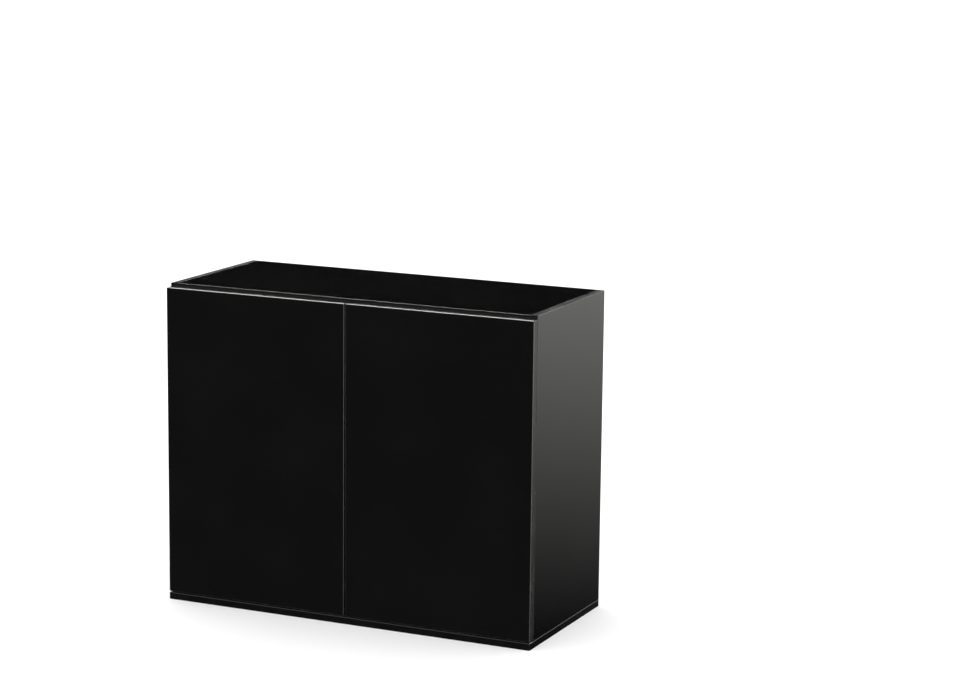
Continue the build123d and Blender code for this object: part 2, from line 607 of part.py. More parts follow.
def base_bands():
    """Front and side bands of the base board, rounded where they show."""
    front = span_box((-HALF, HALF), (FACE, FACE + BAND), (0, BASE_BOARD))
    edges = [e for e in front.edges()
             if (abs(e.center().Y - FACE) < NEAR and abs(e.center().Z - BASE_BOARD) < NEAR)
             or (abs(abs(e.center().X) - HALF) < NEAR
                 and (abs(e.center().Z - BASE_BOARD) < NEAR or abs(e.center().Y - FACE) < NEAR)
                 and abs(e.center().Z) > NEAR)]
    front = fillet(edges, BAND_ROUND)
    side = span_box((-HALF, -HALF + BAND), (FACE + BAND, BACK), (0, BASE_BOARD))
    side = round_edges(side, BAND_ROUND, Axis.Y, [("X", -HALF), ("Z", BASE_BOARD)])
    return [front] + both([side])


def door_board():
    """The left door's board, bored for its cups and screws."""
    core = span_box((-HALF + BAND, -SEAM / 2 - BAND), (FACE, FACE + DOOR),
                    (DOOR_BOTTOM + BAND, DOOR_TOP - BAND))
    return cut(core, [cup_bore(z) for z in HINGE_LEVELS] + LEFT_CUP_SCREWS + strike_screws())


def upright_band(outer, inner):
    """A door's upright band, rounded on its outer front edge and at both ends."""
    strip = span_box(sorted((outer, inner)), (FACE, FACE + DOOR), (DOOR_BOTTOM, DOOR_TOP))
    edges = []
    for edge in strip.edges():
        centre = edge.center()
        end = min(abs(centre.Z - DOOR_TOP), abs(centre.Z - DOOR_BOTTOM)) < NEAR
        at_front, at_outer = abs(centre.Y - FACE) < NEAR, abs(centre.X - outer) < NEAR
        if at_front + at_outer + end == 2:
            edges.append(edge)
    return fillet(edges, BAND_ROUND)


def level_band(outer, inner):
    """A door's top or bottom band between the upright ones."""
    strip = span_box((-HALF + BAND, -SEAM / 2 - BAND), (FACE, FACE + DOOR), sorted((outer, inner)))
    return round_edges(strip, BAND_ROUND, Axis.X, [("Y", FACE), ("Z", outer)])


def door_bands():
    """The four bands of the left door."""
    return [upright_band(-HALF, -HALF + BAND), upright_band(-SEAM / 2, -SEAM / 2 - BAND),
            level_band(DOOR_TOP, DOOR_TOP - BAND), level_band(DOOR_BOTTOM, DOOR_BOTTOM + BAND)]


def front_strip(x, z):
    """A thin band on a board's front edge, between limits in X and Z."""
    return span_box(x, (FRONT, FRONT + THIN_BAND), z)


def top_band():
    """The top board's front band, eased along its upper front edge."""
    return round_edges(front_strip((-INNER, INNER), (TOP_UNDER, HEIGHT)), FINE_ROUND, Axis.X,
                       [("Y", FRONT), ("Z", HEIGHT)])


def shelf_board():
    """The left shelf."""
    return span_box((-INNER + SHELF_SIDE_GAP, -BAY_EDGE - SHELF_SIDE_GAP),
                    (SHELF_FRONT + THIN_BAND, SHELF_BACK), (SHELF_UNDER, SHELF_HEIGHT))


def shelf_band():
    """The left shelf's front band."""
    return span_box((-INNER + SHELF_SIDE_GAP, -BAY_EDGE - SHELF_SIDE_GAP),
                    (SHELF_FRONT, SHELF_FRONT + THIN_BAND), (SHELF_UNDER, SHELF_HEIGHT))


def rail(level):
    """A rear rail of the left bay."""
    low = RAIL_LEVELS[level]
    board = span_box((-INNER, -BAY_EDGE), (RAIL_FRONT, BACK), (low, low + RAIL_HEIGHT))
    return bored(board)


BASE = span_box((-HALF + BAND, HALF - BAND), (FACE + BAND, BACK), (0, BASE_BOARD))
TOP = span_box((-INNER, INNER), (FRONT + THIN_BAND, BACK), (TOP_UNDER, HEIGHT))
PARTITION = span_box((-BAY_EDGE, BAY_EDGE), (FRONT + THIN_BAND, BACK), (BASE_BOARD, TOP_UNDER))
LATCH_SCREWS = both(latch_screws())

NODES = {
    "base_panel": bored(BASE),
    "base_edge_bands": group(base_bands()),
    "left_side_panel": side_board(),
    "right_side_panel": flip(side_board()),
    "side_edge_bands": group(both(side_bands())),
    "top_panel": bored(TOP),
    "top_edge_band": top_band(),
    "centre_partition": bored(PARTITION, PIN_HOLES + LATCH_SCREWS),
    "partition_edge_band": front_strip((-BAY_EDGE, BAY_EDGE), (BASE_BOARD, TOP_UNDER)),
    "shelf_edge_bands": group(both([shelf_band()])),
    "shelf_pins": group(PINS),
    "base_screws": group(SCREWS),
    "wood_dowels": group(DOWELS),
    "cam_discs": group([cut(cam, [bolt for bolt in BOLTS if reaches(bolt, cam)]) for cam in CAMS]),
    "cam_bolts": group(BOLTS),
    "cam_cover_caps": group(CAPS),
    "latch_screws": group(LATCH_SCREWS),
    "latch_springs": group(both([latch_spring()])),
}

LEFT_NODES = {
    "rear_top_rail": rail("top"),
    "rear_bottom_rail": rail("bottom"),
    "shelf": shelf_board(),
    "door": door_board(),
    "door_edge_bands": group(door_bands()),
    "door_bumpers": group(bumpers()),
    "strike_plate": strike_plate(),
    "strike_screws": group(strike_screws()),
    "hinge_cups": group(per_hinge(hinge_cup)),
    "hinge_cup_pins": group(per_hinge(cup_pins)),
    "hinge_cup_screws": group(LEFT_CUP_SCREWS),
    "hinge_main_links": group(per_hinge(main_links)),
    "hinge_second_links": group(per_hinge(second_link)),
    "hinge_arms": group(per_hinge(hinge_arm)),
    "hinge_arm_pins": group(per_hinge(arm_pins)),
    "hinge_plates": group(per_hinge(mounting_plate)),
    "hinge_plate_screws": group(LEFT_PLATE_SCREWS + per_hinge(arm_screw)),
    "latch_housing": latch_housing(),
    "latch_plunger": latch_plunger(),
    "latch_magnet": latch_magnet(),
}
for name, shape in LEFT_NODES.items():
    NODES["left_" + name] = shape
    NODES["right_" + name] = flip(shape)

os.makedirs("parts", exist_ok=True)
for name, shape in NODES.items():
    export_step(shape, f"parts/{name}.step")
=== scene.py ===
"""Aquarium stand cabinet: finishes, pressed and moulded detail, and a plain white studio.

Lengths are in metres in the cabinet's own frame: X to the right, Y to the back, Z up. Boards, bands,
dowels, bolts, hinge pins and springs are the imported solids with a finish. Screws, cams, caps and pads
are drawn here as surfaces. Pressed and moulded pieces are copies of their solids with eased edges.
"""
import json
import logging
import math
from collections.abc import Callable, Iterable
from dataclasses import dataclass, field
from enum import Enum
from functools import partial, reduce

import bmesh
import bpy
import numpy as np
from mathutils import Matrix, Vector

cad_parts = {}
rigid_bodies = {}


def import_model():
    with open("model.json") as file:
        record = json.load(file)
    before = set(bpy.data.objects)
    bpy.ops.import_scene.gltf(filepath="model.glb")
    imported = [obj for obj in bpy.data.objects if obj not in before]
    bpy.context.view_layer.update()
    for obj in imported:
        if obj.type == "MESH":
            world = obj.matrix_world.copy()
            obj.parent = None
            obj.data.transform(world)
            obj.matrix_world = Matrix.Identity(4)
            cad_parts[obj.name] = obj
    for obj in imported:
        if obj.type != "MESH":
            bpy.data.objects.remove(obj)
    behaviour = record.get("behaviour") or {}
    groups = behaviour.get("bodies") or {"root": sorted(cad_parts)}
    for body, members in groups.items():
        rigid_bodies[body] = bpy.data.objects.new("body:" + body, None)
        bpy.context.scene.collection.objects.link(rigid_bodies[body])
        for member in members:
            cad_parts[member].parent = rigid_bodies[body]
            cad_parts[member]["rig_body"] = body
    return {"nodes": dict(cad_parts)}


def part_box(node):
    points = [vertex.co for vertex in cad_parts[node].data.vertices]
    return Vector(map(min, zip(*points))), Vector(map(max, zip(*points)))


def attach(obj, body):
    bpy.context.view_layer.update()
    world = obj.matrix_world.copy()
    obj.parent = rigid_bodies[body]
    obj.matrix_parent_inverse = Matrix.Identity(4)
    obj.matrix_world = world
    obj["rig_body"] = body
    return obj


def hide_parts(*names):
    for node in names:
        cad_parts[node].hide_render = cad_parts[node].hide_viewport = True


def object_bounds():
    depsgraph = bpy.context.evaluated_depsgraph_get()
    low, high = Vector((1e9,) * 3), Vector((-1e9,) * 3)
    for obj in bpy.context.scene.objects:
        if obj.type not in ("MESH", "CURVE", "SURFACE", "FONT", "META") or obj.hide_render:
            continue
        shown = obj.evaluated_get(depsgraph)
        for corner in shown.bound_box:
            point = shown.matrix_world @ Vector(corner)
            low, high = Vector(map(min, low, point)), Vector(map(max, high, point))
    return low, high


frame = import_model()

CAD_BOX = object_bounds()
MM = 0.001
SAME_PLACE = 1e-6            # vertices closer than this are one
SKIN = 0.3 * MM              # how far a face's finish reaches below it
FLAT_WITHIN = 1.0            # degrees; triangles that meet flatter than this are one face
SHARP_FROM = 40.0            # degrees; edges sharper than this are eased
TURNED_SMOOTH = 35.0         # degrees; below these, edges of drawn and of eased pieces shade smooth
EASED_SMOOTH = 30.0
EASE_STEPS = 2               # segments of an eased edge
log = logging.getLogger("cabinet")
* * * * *
- _WHAT THE EXERCISE ASKS_: Each line from the line with "name] = flip(shape)" to the line with "obj.parent = None" is to be echoed exactly; both boundary lines are included, and nothing else is to be output.

- _FINISHED EXERCISE_:
    NODES["right_" + name] = flip(shape)

os.makedirs("parts", exist_ok=True)
for name, shape in NODES.items():
    export_step(shape, f"parts/{name}.step")
=== scene.py ===
"""Aquarium stand cabinet: finishes, pressed and moulded detail, and a plain white studio.

Lengths are in metres in the cabinet's own frame: X to the right, Y to the back, Z up. Boards, bands,
dowels, bolts, hinge pins and springs are the imported solids with a finish. Screws, cams, caps and pads
are drawn here as surfaces. Pressed and moulded pieces are copies of their solids with eased edges.
"""
import json
import logging
import math
from collections.abc import Callable, Iterable
from dataclasses import dataclass, field
from enum import Enum
from functools import partial, reduce

import bmesh
import bpy
import numpy as np
from mathutils import Matrix, Vector

cad_parts = {}
rigid_bodies = {}


def import_model():
    with open("model.json") as file:
        record = json.load(file)
    before = set(bpy.data.objects)
    bpy.ops.import_scene.gltf(filepath="model.glb")
    imported = [obj for obj in bpy.data.objects if obj not in before]
    bpy.context.view_layer.update()
    for obj in imported:
        if obj.type == "MESH":
            world = obj.matrix_world.copy()
            obj.parent = None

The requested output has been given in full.